The first was a manuscript written in 1855. Our client, the Howard Gotlieb Archival Research Center, has amongst their treasures, this handwritten music manuscript. Our job was to scan and reproduce this for a project of theirs. There's something different about handling a piece of paper written in 1855; almost as if it were a holy object. It felt like a glimpse back in time. America in 1855 was on the verge of civil war; the poet Walt Whitman published "Leaves of Grass", the Crimean War was waging on in the Ukraine, and the California Gold Rush was in full swing.

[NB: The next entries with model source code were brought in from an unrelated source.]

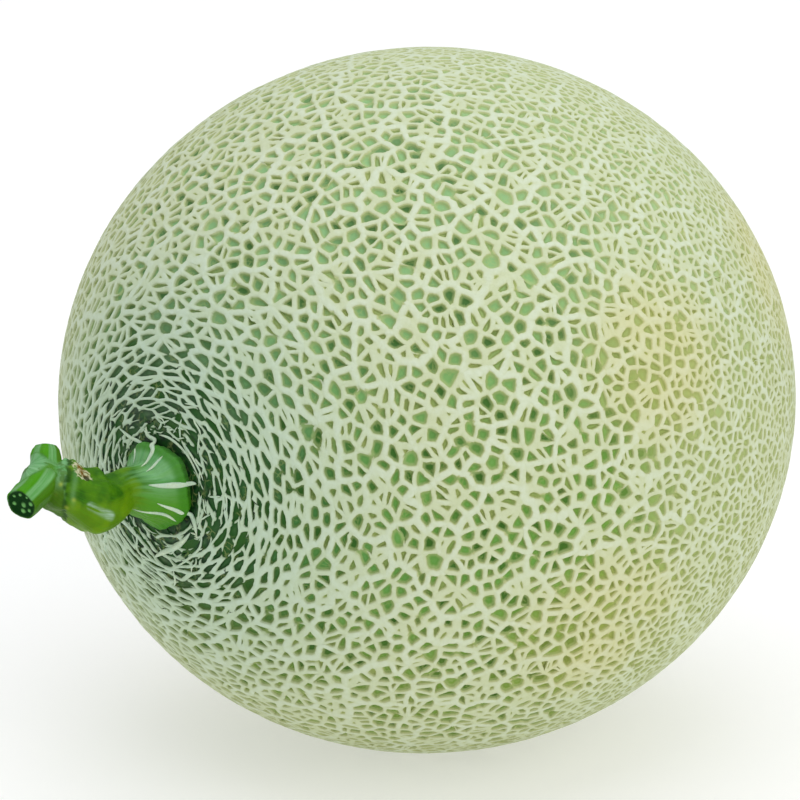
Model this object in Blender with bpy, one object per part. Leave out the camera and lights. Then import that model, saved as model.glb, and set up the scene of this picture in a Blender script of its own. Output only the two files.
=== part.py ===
"""Netted hami melon lying on its side, with the stem that it was picked by.

The fruit's axis lies along X, with the stem towards -X. The origin is on the surface that the
melon rests on, under the middle of its outline. Lengths are in metres.
"""

import math
import random

import bmesh
import bpy
import numpy as np
from mathutils import Vector

# The fruit, measured over the crests of its net.
HALF_LENGTH = 0.0795
HALF_WIDTH = 0.0779
HALF_HEIGHT = 0.0750
FLAT_SPOT_SINK = 0.00065  # how much of the underside the flat spot takes off
FLAT_SPOT_FADE = (0.012, 0.024)  # the net fades in between these distances from the spot's middle
STEM_SHIFT = 0.0010  # the stem stands this far off the axis, towards +Y
SEAT_RADIUS = 0.0118  # flat ground at the stem end, which the stem stands on
SEAT_RIM_RADIUS = 0.0200  # where the rind's sinking towards the stem starts
SEAT_DEPTH = 0.0008
SEAT_REACH = HALF_LENGTH * math.sqrt(1 - (SEAT_RADIUS / HALF_WIDTH) ** 2) - SEAT_DEPTH
SCAR_RADIUS = 0.0060  # blossom scar at the far end
SCAR_DEPTH = 0.0009

# The net: its cords stand out of the rind, drawn out into rings round the stem.
CELL_COUNT = 680
CELL_JITTER = 0.30  # share of the spacing that a cell's middle strays
CORD_HEIGHT = 0.0013
CORD_HALF_WIDTH = 0.0014
CORD_SHARE = 0.20  # a cord takes at most this share of a narrow cell
SHORTEST_EDGE = 0.0016
RING_DRAW = 0.62  # how strongly cells are drawn out round the stem
RING_REACH = 0.20  # tangent of half the angle over which that wears off
NET_SEED = 11
GOLDEN_ANGLE = math.pi * (3 - math.sqrt(5))

# The stem, from its foot to the piece of vine that was cut with it. Points are from the
# fruit's middle.
STEM_GAP = 0.0003
STEM_LINE = (
    (-SEAT_REACH - STEM_GAP, STEM_SHIFT, 0.0000),
    (-0.0826, STEM_SHIFT, 0.0000),
    (-0.0877, 0.0017, 0.0008),
    (-0.0940, 0.0021, 0.0002),
    (-0.1004, 0.0044, 0.0032),
    (-0.1043, 0.0070, 0.0062),
)
# Distance along the stem and radius there: foot, thin rim, trumpet, neck, swelling, joint.
STEM_RADII = (
    (0.0000, 0.0090),
    (0.0005, 0.0099),
    (0.0012, 0.0102),
    (0.0018, 0.0096),
    (0.0027, 0.0083),
    (0.0040, 0.0070),
    (0.0060, 0.0058),
    (0.0083, 0.0050),
    (0.0108, 0.0048),
    (0.0134, 0.0053),
    (0.0157, 0.0062),
    (0.0180, 0.0066),
    (0.0204, 0.0062),
    (0.0226, 0.0055),
    (0.0244, 0.0051),
    (0.0262, 0.0053),
    (0.0282, 0.0047),
    (0.0302, 0.0034),
)
STEM_SIDES = 60
STEM_RIBS = 5
STEM_RIB_SHARE = 0.07
STREAK_ANGLES = (8, 48, 80, 99, 162, 204, 235, 283, 326)  # corky streaks on the foot, from +Y
STREAK_HEIGHT = 0.0007
STREAK_HALF_WIDTH = 0.0008
STREAK_SPAN = (0.0010, 0.0072)  # distances along the stem between which the streaks run

# The vine: a short piece, cut through on both sides of the stem.
VINE_LINE = (
    (-0.1009, 0.0106, 0.0117),
    (-0.1018, 0.0098, 0.0100),
    (-0.1042, 0.0078, 0.0073),
    (-0.1084, 0.0060, 0.0053),
    (-0.1136, 0.0046, 0.0038),
)
VINE_RADII = ((0.0, 0.0029), (0.25, 0.0032), (0.5, 0.0041), (0.75, 0.0034), (1.0, 0.0034))
VINE_STATIONS = 11
VINE_SIDES = 30
VINE_RIBS = 5
VINE_RIB_SHARE = 0.09
CUT_DISH_INSET = 0.0007
CUT_DISH_DEPTH = 0.0004

NET_COLOUR = (0.66, 0.67, 0.49, 1)
RIND_COLOUR = (0.13, 0.27, 0.09, 1)
STEM_COLOUR = (0.15, 0.29, 0.05, 1)
CUT_COLOUR = (0.02, 0.09, 0.02, 1)


def clear_scene():
    """Remove every object that the file opened with."""
    for obj in list(bpy.data.objects):
        bpy.data.objects.remove(obj)


def material(name, colour, roughness):
    """A plain Principled material."""
    made = bpy.data.materials.new(name)
    made.use_nodes = True
    shader = made.node_tree.nodes["Principled BSDF"]
    shader.inputs["Base Color"].default_value = colour
    shader.inputs["Roughness"].default_value = roughness
    shader.inputs["Metallic"].default_value = 0.0
    return made


def smooth_step(value, low, high):
    """0 below low, 1 above high, and an even curve between them."""
    share = min(1.0, max(0.0, (value - low) / (high - low)))
    return share * share * (3 - 2 * share)


def ringed(polar):
    """The fruit's angle from the stem for an angle on an even ball of cells."""
    tangent = np.tan(np.asarray(polar) / 2)
    drawn = tangent ** (1 - RING_DRAW) * (tangent**2 + RING_REACH**2) ** (RING_DRAW / 2)
    return 2 * np.arctan(drawn)


def fruit_point(polar, around):
    """A point on the fruit's outside, from the fruit's middle."""
    reach = HALF_LENGTH * math.cos(polar)
    across = HALF_WIDTH * math.sin(polar) * math.cos(around)
    height = HALF_HEIGHT * math.sin(polar) * math.sin(around)
    if reach > 0:
        off_stem = math.hypot(across - STEM_SHIFT, height)
        reach -= SEAT_DEPTH * (1 - smooth_step(off_stem, SEAT_RADIUS, SEAT_RIM_RADIUS))
        reach = min(reach, SEAT_REACH)
    else:
        reach += SCAR_DEPTH * math.exp(-((math.hypot(across, height) / SCAR_RADIUS) ** 2))
    return Vector((-reach, across, height))


def cell_middles(count, jitter, seed):
    """Middles of the net's cells on an even ball, strayed from a spiral by a seeded draw."""
    draw = random.Random(seed)
    grid = np.linspace(1e-4, math.pi - 1e-4, 4000)
    real = ringed(grid)
    covered = np.cumsum(np.sin(real) * np.gradient(real))
    share = covered / covered[-1]
    polars = np.interp((np.arange(count) + 0.5) / count, share, grid)
    spacings = np.sqrt(2 * math.pi * np.sin(polars) * np.gradient(polars))
    middles = []
    for i in range(count):
        around = i * GOLDEN_ANGLE
        side = math.sin(polars[i])
        middle = Vector((math.cos(polars[i]), side * math.cos(around), side * math.sin(around)))
        stray = Vector([draw.gauss(0, 1) for _ in range(3)]).normalized()
        middle += stray * (spacings[i] * jitter * draw.uniform(0.4, 1.6))
        middles.append(middle.normalized())
    return middles


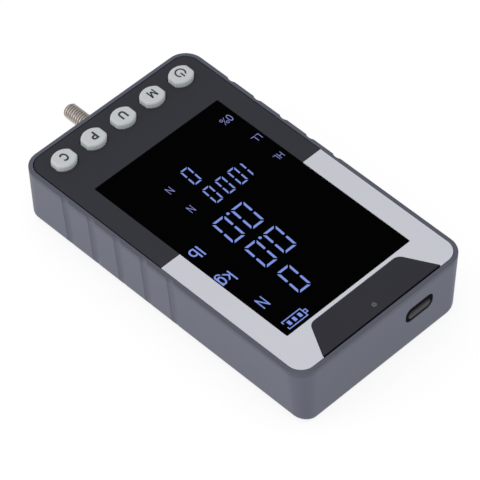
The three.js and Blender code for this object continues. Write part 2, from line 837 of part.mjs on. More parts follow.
function loadBracket() {
  const footTop = bracketFoot + bracketThickness;
  const upright = span(
    -cellWidth / 2,
    cellWidth / 2,
    cellStop,
    cellStop + bracketThickness,
    bracketFoot,
    cellTop + bracketRise,
  );
  const base = span(
    -cellWidth / 2,
    cellWidth / 2,
    cellStop,
    cellStop + bracketLength,
    bracketFoot,
    footTop,
  );
  const cellBores = signs.map((side) => at(
    alongY(rod(cellScrew.thread + slipGap, -cutOverrun, bracketThickness + cutOverrun, smallSides)),
    [side * cellScrewX, cellStop],
    studHeight,
  ));
  const headRooms = signs.map((side) => at(
    alongY(rod(cellScrew.head + slipGap, 0, cellScrew.headHeight + restGap)),
    [side * cellScrewX, cellStop + bracketThickness],
    studHeight,
  ));
  const footBores = bracketScrewPlaces.map((place) => at(
    rod(bracketScrew.thread + slipGap, bracketFoot - cutOverrun, footTop + cutOverrun, smallSides),
    place,
  ));
  return cut(join(upright, [base]), [...cellBores, ...headRooms, ...footBores]);
}

function loadStud() {
  const length = studReach + cellStudInset + studGrip;
  const profile = [
    [0, 0],
    [studRadius - studChamfer, 0],
    [studRadius, studChamfer],
    [studRadius, length - studChamfer],
    [studRadius - studChamfer, length],
    [0, length],
  ];
  return alongY(turned(profile, studSides));
}

function lockNut() {
  const hexRadius = nutAcross / 2 / Math.cos(Math.PI / 6);
  return alongY(prism(circle(hexRadius, 6), 0, nutThickness, [circle(studRadius + slipGap, studSides)]));
}

function studBush() {
  const inner = studRadius + runningGap;
  const outer = inner + bushWall;
  const flange = prism(
    circle(bushFlangeRadius, studSides),
    caseWall + restGap,
    caseWall + restGap + bushFlangeThickness,
    [circle(inner, studSides)],
  );
  const sleeve = prism(circle(outer, studSides), slipGap, caseWall + restGap + slipGap, [
    circle(inner, studSides),
  ]);
  return alongY(join(flange, [sleeve]));
}

function standInsert() {
  return prism(circle(insertRadius, middleSides), insertSink, insertSink + insertLength, [
    circle(insertBore, middleSides),
  ]);
}

// USB socket, its board, the dark ring round it and the dust cover
const linerBoreWidth = portWidth - 2 * linerWallSide;
const linerBoreTall = portTall - 2 * linerWallTop;

function usbLiner() {
  const ring = prism(pillSides(portWidth, portTall), -linerSink - linerDepth, -linerSink, [
    pillSides(linerBoreWidth, linerBoreTall),
  ]);
  return alongY(ring);
}

function usbCover() {
  const width = linerBoreWidth - 2 * slipGap;
  const cap = prism(
    pillSides(width, linerBoreTall - 2 * slipGap),
    -coverSink - coverThickness,
    -coverSink,
  );
  const dishRadius = ((coverDishWidth / 2) ** 2 + coverDishDepth ** 2) / (2 * coverDishDepth);
  const dishHalf = width / 2 - coverDishInset;
  const dish = rod(dishRadius, -dishHalf, dishHalf, gripSides)
    .rotateY(Math.PI / 2)
    .translate(0, 0, dishRadius - coverDishDepth - coverSink);
  return alongY(cut(cap, [dish]));
}

function usbShell() {
  const body = prism(pillSides(shellWidth, shellTall), -shellDepth, 0);
  const mouth = prism(
    pillSides(shellWidth - 2 * shellWall, shellTall - 2 * shellWall),
    -shellDepth + shellBack,
    cutOverrun,
  );
  return alongY(cut(body, [mouth]));
}

const usbTongue = () => block(tongueWidth, tongueLength, -tongueThickness / 2, tongueThickness / 2)
  .translate(0, -shellDepth + shellBack + tongueLength / 2, 0);

function usbBoard() {
  const plate = span(
    portX - usbBoardHalfX,
    portX + usbBoardHalfX,
    usbBoardStart,
    usbBoardStop,
    usbBoardBase,
    usbBoardTop,
  );
  const holes = usbScrewPlaces.map((place) => at(
    rod(usbScrew.thread + slipGap, usbBoardBase - cutOverrun, usbBoardTop + cutOverrun, smallSides),
    place,
  ));
  return cut(plate, holes);
}

// Case and front
add('housing', 'casePaint', housing());
add('front_panel', 'panelDark', frontPanel());
add('silver_bezel', 'silverTrim', silverBezel());
add('badge_plate', 'badgeDark', badgePlate());
add('light_pipe', 'pipeClear', lightPipe(), [...pipePlace, 0]);
add('display_window', 'lensBlack', displayWindow());

// Keys, each on its own switch
keyNames.forEach((name, i) => {
  const place = [...keyPlaces[i], 0];
  add(`key_${name}`, 'keyPlastic', keyCap(), place);
  add(`plunger_${name}`, 'blackPlastic', plunger(), place);
  add(`switch_${name}`, 'blackPlastic', switchBody(), place);
});

// Display module and main board
add('lcd_panel', 'displayGlass', glassPlate(0, glassBase, glassBase + glassThickness));
add('backlight', 'whitePlastic', glassPlate(0, backlightBase, glassBase));
add('lcd_frame', 'whitePlastic', lcdFrame());
add('main_board', 'boardGreen', mainBoard());
const led = block(ledWidth, ledDepth, boardTop, boardTop + ledHeight);
add('status_led', 'whitePlastic', led, [...pipePlace, 0]);
const buzzerX = caseWidth / 2 - buzzerSideInset;
add('buzzer', 'blackPlastic', buzzer(), [buzzerX, studEnd + buzzerStudInset, 0]);

// Load stud and cell
add('stud', 'steel', loadStud(), [0, studEnd - studReach, studHeight]);
const nutY = cellStart - studTravel - studSpare - nutThickness;
add('lock_nut', 'steel', lockNut(), [0, nutY, studHeight]);
add('stud_bush', 'blackPlastic', studBush(), [0, studFace, studHeight]);
add('load_cell', 'aluminium', loadCell());
add('load_bracket', 'steel', loadBracket());
signs.forEach((side, i) => {
  const name = `cell_screw_${i + 1}`;
  const geometry = screw(cellScrew).rotateX(Math.PI / 2);
  add(name, 'steel', geometry, [side * cellScrewX, cellStop + bracketThickness, studHeight]);
});

// Battery
const foamHalfX = batteryWidth / 2 - foamMargin;
const foamHalfY = batteryLength / 2 - foamMargin;
add('battery_pad', 'foam', block(2 * foamHalfX, 2 * foamHalfY, 0, foamThickness), [0, batteryY, caseFloor]);
add(
  'battery',
  'batteryWrap',
  prism(rectangle(batteryWidth / 2, batteryLength / 2, batteryCorner), 0, batteryThickness),
  [0, batteryY, caseFloor + foamThickness],
);

// USB socket
add('usb_liner', 'blackPlastic', usbLiner(), [portX, portFace, portHeight]);
add('usb_cover', 'greyRubber', usbCover(), [portX, portFace, portHeight]);
add('usb_shell', 'steel', usbShell(), [portX, shellFront, portHeight]);
add('usb_tongue', 'blackPlastic', usbTongue(), [portX, shellFront, portHeight]);
add('usb_board', 'boardGreen', usbBoard());

// Screws and inserts
const screwsUp = (prefix, finish, kind, places, seat) => places.forEach(([x, y], i) => {
  add(`${prefix}_${i + 1}`, finish, screw(kind), [x, y, seat]);
});
screwsUp('case_screw', 'blackSteel', caseScrew, postPlaces, headSink + caseScrew.headHeight);
screwsUp('bracket_screw', 'blackSteel', bracketScrew, bracketScrewPlaces, headSink + bracketScrew.headHeight);
screwsUp('board_screw', 'steel', boardScrew, boardPostPlaces, boardBase);
usbScrewPlaces.forEach(([x, y], i) => {
  add(`usb_screw_${i + 1}`, 'steel', screw(usbScrew).rotateX(Math.PI), [x, y, usbBoardTop]);
});
insertPlaces.forEach(([x, y], i) => {
  add(`stand_insert_${i + 1}`, 'brass', standInsert(), [x, y, 0]);
});

export default root;
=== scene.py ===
import json
from math import pi, radians, tan

import bpy
from mathutils import Matrix, Vector


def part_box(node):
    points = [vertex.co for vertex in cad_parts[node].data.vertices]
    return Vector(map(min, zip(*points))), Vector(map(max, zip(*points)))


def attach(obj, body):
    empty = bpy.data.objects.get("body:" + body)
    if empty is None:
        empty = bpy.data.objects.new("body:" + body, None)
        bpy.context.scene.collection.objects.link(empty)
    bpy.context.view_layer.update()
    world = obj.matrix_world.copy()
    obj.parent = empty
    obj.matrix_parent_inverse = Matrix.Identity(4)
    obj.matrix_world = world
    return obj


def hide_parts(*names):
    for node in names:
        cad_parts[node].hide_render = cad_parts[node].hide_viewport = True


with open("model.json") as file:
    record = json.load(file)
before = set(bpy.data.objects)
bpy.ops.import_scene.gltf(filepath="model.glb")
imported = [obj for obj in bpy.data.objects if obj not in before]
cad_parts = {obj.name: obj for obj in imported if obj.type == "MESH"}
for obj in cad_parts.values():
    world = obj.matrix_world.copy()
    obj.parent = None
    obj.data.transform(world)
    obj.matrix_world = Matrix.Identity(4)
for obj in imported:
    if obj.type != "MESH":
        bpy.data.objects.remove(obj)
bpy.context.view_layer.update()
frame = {"nodes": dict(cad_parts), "record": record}

mm = 0.001
slack = 0.02 * mm        # places closer than this count as one
weld = 0.002 * mm        # points closer than this are merged
scene = bpy.context.scene
caseBody = "case"


# Places in the frame

def middleOf(node):
    low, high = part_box(node)
    return (low + high) / 2


def nodesNamed(*starts):
    return sorted(name for name in frame["nodes"] if name.startswith(starts))


# Picking in edit mode

def leaveEditMode():
    if bpy.context.object and bpy.context.object.mode != "OBJECT":
        bpy.ops.object.mode_set(mode="OBJECT")


def selectOnly(*pieces):
    leaveEditMode()
    bpy.ops.object.select_all(action="DESELECT")
    for piece in pieces:
        piece.select_set(True)
    bpy.context.view_layer.objects.active = pieces[0]


def clearPicks(piece, kind):
    # nothing on the piece is picked, and it is ready to be picked by kind
    selectOnly(piece)
    bpy.ops.object.mode_set(mode="EDIT")
    bpy.ops.mesh.select_mode(type=kind)
    bpy.ops.mesh.select_all(action="DESELECT")
    bpy.ops.object.mode_set(mode="OBJECT")


def pickFaces(piece, wanted):
    # wanted is told the middle and the normal of each face
    clearPicks(piece, "FACE")
    for face in piece.data.polygons:
        face.select = wanted(face.center, face.normal)
    bpy.ops.object.mode_set(mode="EDIT")


def pickEdges(piece, wanted):
    # wanted is told both ends of each edge
    clearPicks(piece, "EDGE")
    points = piece.data.vertices
    for edge in piece.data.edges:
        first, last = (points[i].co for i in edge.vertices)
        edge.select = wanted(first, last)
    bpy.ops.object.mode_set(mode="EDIT")


def pickPoints(piece, wanted):
    clearPicks(piece, "VERT")
    for point in piece.data.vertices:
        point.select = wanted(point.co)
    bpy.ops.object.mode_set(mode="EDIT")


def near(value, target):
    return abs(value - target) < slack


def anywhere(*place):
    return True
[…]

The second was the process of printing the Honorary Degree certificates and Citations for a major  university in Boston. We have printed other diplomas and certificates in the past, but this process was a bit different. Most schools ask us to print 2-3 copies of each diploma. That way if a signature gets flubbed or some other mishap, they have a back up. In this case we were asked to print 100 copies of each. One of their senior people then comes in and hand selects 5 copies to take for signature. Once again the importance of paper struck me. The meticulous work that was demanded was to produce a document that would be revered, framed, and meant to last the test of time.

That got me to thinking about all of the other media I've encountered over the past twenty-something years. Then it struck me, oh my goodness, what would happen if these important documents we stored on other media? Remember floppy discs? Bernoulli drives? Syquest discs? CDs? Imagine, in the name of progress, if you were to get your diploma on a thumbdrive? or your wedding certificate on a floppy?

For me, now more than ever, I'll take the paper version.

Sunday, April 19, 2015

Refreshed – With Gratitude! The Unlikely Entrepreneur



I began my business more than 20 years ago, and I dare say, without much of a business plan. Graphic design on computers was a young business, but I knew that I wanted to make a go of it. Aldus Pagemaker 2.0 had just been released, so I bought that along with a computer and a laser printer and was in business. 

Being and entrepreneur was something that was defined for me in the ‘rear view mirror’; not anything purposefully set out to become. Wikipedia defines entrepreneurship this way:

Entrepreneurship is the process of starting a business or other organization. The entrepreneur develops a business plan, acquires the human and other required resources, and is fully responsible for its success or failure.

Before too long I was busy enough that I needed to hire an employee; that is the acquiring humans part. Now, not only was I responsible for myself, but I had another human; a person with a name and a life; to whom I was responsible.  

I worked hard, as did she, and several years had gone by when my wife and I realized that we’d not been on a vacation since the business had started. 

How could I leave? I thought. If I left I was certain I’d go out of business and not only would I have let down my family, but my 1 employee as well. I do not believe that it is ego, or ego alone that drives the entrepreneur to believe that business responsibility rests on them alone, but it’s a heavy burden. I cannot remember where we went on vacation, only that we took one.

Much to my surprise I returned and had not gone out of business. In fact, my absence, gave my employee the space to grow and thrive. Not only did she ‘hold down the fort’ but indeed everything went just fine…maybe better?!

I write this blog entry from an airplane returning from a 2 week vacation, and in full confidence that in my absence the business will not only be there for me to return to, but that everything went well. Yes, 20 years later a lot has changed. We are now more than 30 employees and I still feel a great responsibility to each and every one of them. But I also owe them a great deal of thanks and appreciation.
We traveled back in time to Petra, Jordan

I am now returning after 2 weeks, refreshed and renewed, ready to go back to work. So, in case I have not made it clear, I would like to say “Thank You” employees. I value your contributions to our clients and our company; and, now that I’m refreshed, I will continue to work hard for you.